* begin *
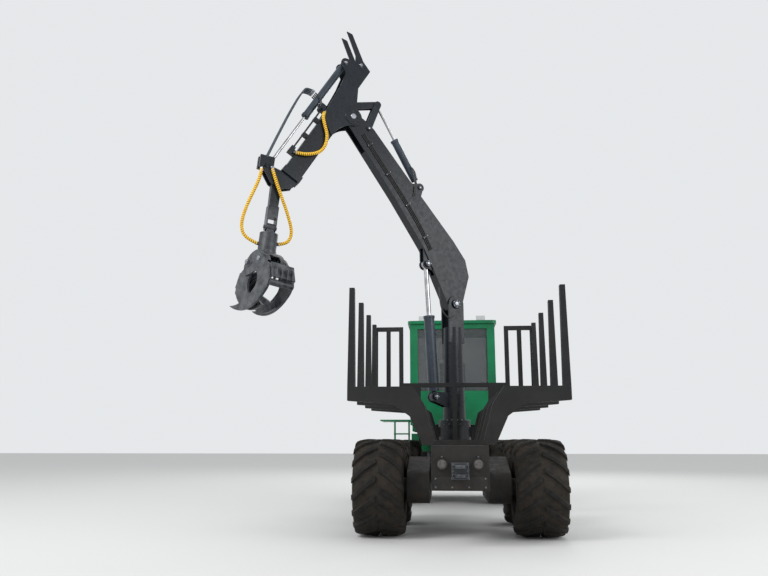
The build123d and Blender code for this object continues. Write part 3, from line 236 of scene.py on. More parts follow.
ACROSS = axis_of("lift")
ALONG = axis_of("extend") * -1
MACHINE = Place(pivot("steer") - Vector(STEER_AT), (1, 0, 0), (0, 1, 0))
BOX_UP = ACROSS.cross(ALONG)
BOX = Place(pivot("swing") - ALONG * HANG_AT[0] - BOX_UP * HANG_AT[1], ALONG, BOX_UP)
CHAIN = Place(pivot("swing"), pivot("cross_swing") - pivot("swing"), axis_of("cross_swing"))
GRAPPLE = Place(pivot("swing"), CHAIN.x, axis_of("jaws").cross(CHAIN.x))
KNEE_LINE = (pivot("fold") - pivot("lift")).normalized()
KNEE_TURN = math.atan2(KNEE_AT[1], KNEE_AT[0])
BEAM_X = KNEE_LINE * math.cos(KNEE_TURN) - ACROSS.cross(KNEE_LINE) * math.sin(KNEE_TURN)
BEAM = Place(pivot("lift"), BEAM_X, ACROSS.cross(BEAM_X))
CAMERA_AT = MACHINE.at(*CAMERA_BACK)


class Heap:
    """Pieces gathered into one mesh. Each face has a kind, the place of its paint in the heap's list."""

    def __init__(self):
        self.points, self.faces, self.kinds = [], [], []

    def skin(self, rings, kind=MAIN, shut=False):
        """Join rings of equally many points, and cap the ends of a skin that isn't shut on itself.

        A kind is a number, or a function of the ring and the point.
        """
        start, count = len(self.points), len(rings[0])
        for ring in rings:
            self.points += [tuple(point) for point in ring]
        last = len(rings) if shut else len(rings) - 1
        for row in range(last):
            low, high = start + row * count, start + (row + 1) % len(rings) * count
            for k in range(count):
                after = (k + 1) % count
                self.faces.append((low + k, low + after, high + after, high + k))
                self.kinds.append(kind(row, k) if callable(kind) else kind)
        if not shut:
            for row in (0, len(rings) - 1):
                self.faces.append(tuple(start + row * count + k for k in range(count)))
                self.kinds.append(MAIN if callable(kind) else kind)

    def turned(self, at, along, profile, sides, kind=MAIN, shut=False):
        """A turned piece: profile is pairs of distance along the axis and radius."""
        along = Vector(along).normalized()
        side = along.orthogonal().normalized()
        up = along.cross(side)
        rings = []
        turns = [2 * math.pi * k / sides for k in range(sides)]
        for far, radius in profile:
            rings.append([at + along * far + (side * math.cos(t) + up * math.sin(t)) * radius for t in turns])
        self.skin(rings, kind, shut=shut)

    def bolts(self, spots, along, size, kind=MAIN):
        """Hexagon heads on washers, on the side that along points to. The size is the washer's radius."""
        washer = ((-0.002, size), (size * 0.14, size), (size * 0.16, size * 0.9))
        top = ((0, size * 0.74), (size * 0.62, size * 0.74), (size * 0.72, size * 0.6))
        for spot in spots:
            self.turned(spot, along, washer, 14, kind)
            self.turned(spot, along, top, 6, kind)

    def slab(self, corners, along):
        """A flat piece: its outline, and the vector from its near face to its far one."""
        self.skin([corners, [corner + along for corner in corners]])

    def box(self, place, low, high):
        """A block between two corners in a place."""
        (x0, y0, z0), (x1, y1, z1) = low, high
        corners = place.points((x0, y0, z0), (x1, y0, z0), (x1, y1, z0), (x0, y1, z0))
        self.slab(corners, place.z * (z1 - z0))

    def pipe(self, line, radius, sides, kind=MAIN, start=0.0):
        """A tube along a line; radius and kind may be functions of the distance along it and the turn."""
        across = (line[1] - line[0]).orthogonal().normalized()
        rings = []
        far = [start]
        for i, point in enumerate(line):
            ahead = (line[min(i + 1, len(line) - 1)] - line[max(i - 1, 0)]).normalized()
            across = (across - ahead * across.dot(ahead)).normalized()
            up = ahead.cross(across)
            if i:
                far.append(far[-1] + (point - line[i - 1]).length)
            ring = []
            for k in range(sides):
                turn = 2 * math.pi * k / sides
                thick = radius(far[i], turn) if callable(radius) else radius
                ring.append(point + (across * math.cos(turn) + up * math.sin(turn)) * thick)
            rings.append(ring)
        if callable(kind):
            self.skin(rings, lambda row, k: kind(far[row], 2 * math.pi * (k + 0.5) / sides))
        else:
            self.skin(rings, kind)

    def make(self, name, paints, body=None, origin=(0, 0, 0)):
        """Turn the heap into an object, with a paint for each kind, riding a body."""
        origin = Vector(origin)
        mesh = bpy.data.meshes.new(name)
        mesh.from_pydata([Vector(point) - origin for point in self.points], [], self.faces)
        for paint in paints:
            mesh.materials.append(PAINTS[paint])
        mesh.polygons.foreach_set("material_index", self.kinds)
        edit = bmesh.new()
        edit.from_mesh(mesh)
        bmesh.ops.recalc_face_normals(edit, faces=edit.faces)
        edit.to_mesh(mesh)
        edit.free()
        mesh.shade_smooth()
        mesh.set_sharp_from_angle(angle=math.radians(SHARP_EDGE))
        thing = bpy.data.objects.new(name, mesh)
        thing.location = origin
        bpy.context.scene.collection.objects.link(thing)
        if paints[0] in RECORD_SLOTS:
            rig.slot(thing, paints[0])
        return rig.ride(thing, body) if body else thing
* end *
Return every line of the material exactly.

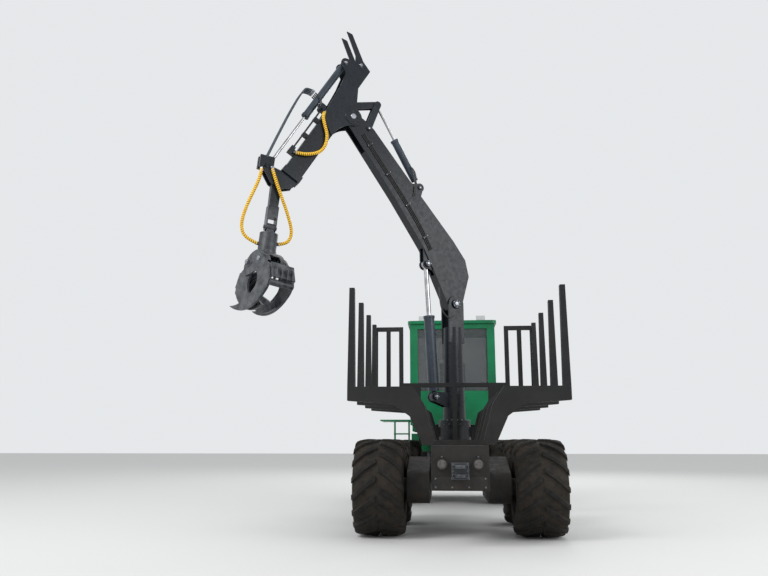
The build123d and Blender code for this object continues. Write part 3, from line 236 of scene.py on. More parts follow.
ACROSS = axis_of("lift")
ALONG = axis_of("extend") * -1
MACHINE = Place(pivot("steer") - Vector(STEER_AT), (1, 0, 0), (0, 1, 0))
BOX_UP = ACROSS.cross(ALONG)
BOX = Place(pivot("swing") - ALONG * HANG_AT[0] - BOX_UP * HANG_AT[1], ALONG, BOX_UP)
CHAIN = Place(pivot("swing"), pivot("cross_swing") - pivot("swing"), axis_of("cross_swing"))
GRAPPLE = Place(pivot("swing"), CHAIN.x, axis_of("jaws").cross(CHAIN.x))
KNEE_LINE = (pivot("fold") - pivot("lift")).normalized()
KNEE_TURN = math.atan2(KNEE_AT[1], KNEE_AT[0])
BEAM_X = KNEE_LINE * math.cos(KNEE_TURN) - ACROSS.cross(KNEE_LINE) * math.sin(KNEE_TURN)
BEAM = Place(pivot("lift"), BEAM_X, ACROSS.cross(BEAM_X))
CAMERA_AT = MACHINE.at(*CAMERA_BACK)


class Heap:
    """Pieces gathered into one mesh. Each face has a kind, the place of its paint in the heap's list."""

    def __init__(self):
        self.points, self.faces, self.kinds = [], [], []

    def skin(self, rings, kind=MAIN, shut=False):
        """Join rings of equally many points, and cap the ends of a skin that isn't shut on itself.

        A kind is a number, or a function of the ring and the point.
        """
        start, count = len(self.points), len(rings[0])
        for ring in rings:
            self.points += [tuple(point) for point in ring]
        last = len(rings) if shut else len(rings) - 1
        for row in range(last):
            low, high = start + row * count, start + (row + 1) % len(rings) * count
            for k in range(count):
                after = (k + 1) % count
                self.faces.append((low + k, low + after, high + after, high + k))
                self.kinds.append(kind(row, k) if callable(kind) else kind)
        if not shut:
            for row in (0, len(rings) - 1):
                self.faces.append(tuple(start + row * count + k for k in range(count)))
                self.kinds.append(MAIN if callable(kind) else kind)

    def turned(self, at, along, profile, sides, kind=MAIN, shut=False):
        """A turned piece: profile is pairs of distance along the axis and radius."""
        along = Vector(along).normalized()
        side = along.orthogonal().normalized()
        up = along.cross(side)
        rings = []
        turns = [2 * math.pi * k / sides for k in range(sides)]
        for far, radius in profile:
            rings.append([at + along * far + (side * math.cos(t) + up * math.sin(t)) * radius for t in turns])
        self.skin(rings, kind, shut=shut)

    def bolts(self, spots, along, size, kind=MAIN):
        """Hexagon heads on washers, on the side that along points to. The size is the washer's radius."""
        washer = ((-0.002, size), (size * 0.14, size), (size * 0.16, size * 0.9))
        top = ((0, size * 0.74), (size * 0.62, size * 0.74), (size * 0.72, size * 0.6))
        for spot in spots:
            self.turned(spot, along, washer, 14, kind)
            self.turned(spot, along, top, 6, kind)

    def slab(self, corners, along):
        """A flat piece: its outline, and the vector from its near face to its far one."""
        self.skin([corners, [corner + along for corner in corners]])

    def box(self, place, low, high):
        """A block between two corners in a place."""
        (x0, y0, z0), (x1, y1, z1) = low, high
        corners = place.points((x0, y0, z0), (x1, y0, z0), (x1, y1, z0), (x0, y1, z0))
        self.slab(corners, place.z * (z1 - z0))

    def pipe(self, line, radius, sides, kind=MAIN, start=0.0):
        """A tube along a line; radius and kind may be functions of the distance along it and the turn."""
        across = (line[1] - line[0]).orthogonal().normalized()
        rings = []
        far = [start]
        for i, point in enumerate(line):
            ahead = (line[min(i + 1, len(line) - 1)] - line[max(i - 1, 0)]).normalized()
            across = (across - ahead * across.dot(ahead)).normalized()
            up = ahead.cross(across)
            if i:
                far.append(far[-1] + (point - line[i - 1]).length)
            ring = []
            for k in range(sides):
                turn = 2 * math.pi * k / sides
                thick = radius(far[i], turn) if callable(radius) else radius
                ring.append(point + (across * math.cos(turn) + up * math.sin(turn)) * thick)
            rings.append(ring)
        if callable(kind):
            self.skin(rings, lambda row, k: kind(far[row], 2 * math.pi * (k + 0.5) / sides))
        else:
            self.skin(rings, kind)

    def make(self, name, paints, body=None, origin=(0, 0, 0)):
        """Turn the heap into an object, with a paint for each kind, riding a body."""
        origin = Vector(origin)
        mesh = bpy.data.meshes.new(name)
        mesh.from_pydata([Vector(point) - origin for point in self.points], [], self.faces)
        for paint in paints:
            mesh.materials.append(PAINTS[paint])
        mesh.polygons.foreach_set("material_index", self.kinds)
        edit = bmesh.new()
        edit.from_mesh(mesh)
        bmesh.ops.recalc_face_normals(edit, faces=edit.faces)
        edit.to_mesh(mesh)
        edit.free()
        mesh.shade_smooth()
        mesh.set_sharp_from_angle(angle=math.radians(SHARP_EDGE))
        thing = bpy.data.objects.new(name, mesh)
        thing.location = origin
        bpy.context.scene.collection.objects.link(thing)
        if paints[0] in RECORD_SLOTS:
            rig.slot(thing, paints[0])
        return rig.ride(thing, body) if body else thing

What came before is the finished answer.